In another example, a law firm in New England integrated its CRM solution with its communications solution to create a sophisticated incoming call routing system. Its customer record system noted the progress of each client’s case, and automatically applied a status level associated with different points in the legal process. Individual calls were then routed to a series of nearly 20 different automated recordings corresponding to their status. This level of automation increased productivity significantly for the firm, saving the staff from having to perform client updates manually.
And in Europe, an industrial supplier that operates in multiple countries merged its CRM and telephony systems to address several unique challenges.
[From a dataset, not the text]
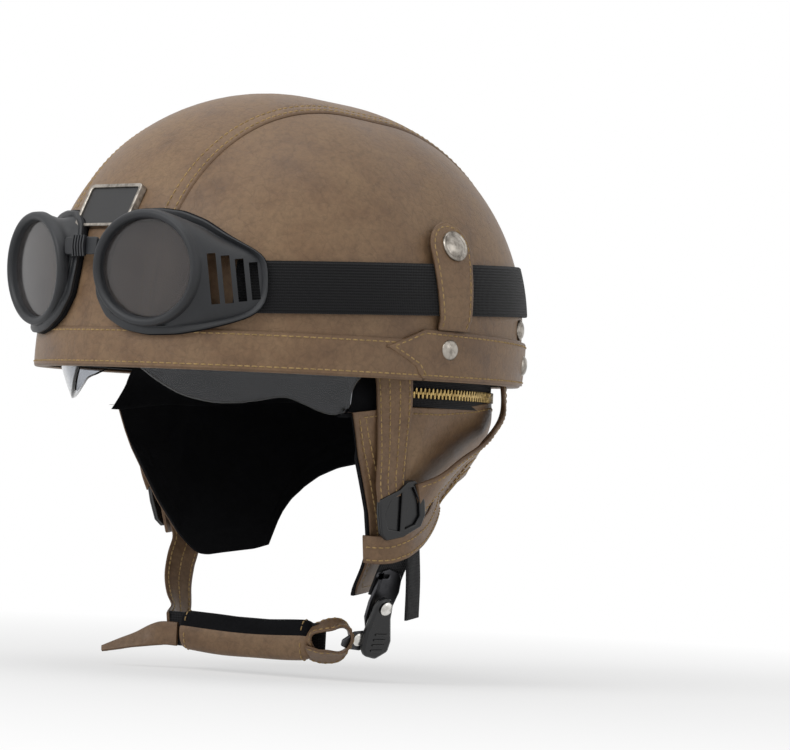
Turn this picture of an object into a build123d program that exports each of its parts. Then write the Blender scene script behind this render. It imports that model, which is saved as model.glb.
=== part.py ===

Instead of having agents juggle incoming calls in several different languages, the system now identifies the origin of each call, and then directs it to the appropriate “language desk.” This simple improvement saves the organization several process steps, and obviously enhances the customer experience. In addition, the solution also identifies callers whose payments are more than 60 days past due and automatically routes these calls to the accounts payable department. To enhance performance further, salespeople also enter a separate code into the CRM system to categorize call content, such as tech support, billing questions, complaints, and product usability, and deliver these reports to management, helping to identify performance strengths and improve process efficiencies.
These few but telling examples demonstrate how a holistic, insightfully nuanced reflection of actual sales activity and customer support can become a true differentiator for any company looking to deliver superior service. By adding a voice component to the CRM platform, an end-user customer can gain a more comprehensive view of their team’s performance through the lens of fact-based business intelligence, empowering them to substantially improve the productivity, efficiency, and profitability of their company. And this is the ultimate value that voice brings to CRM.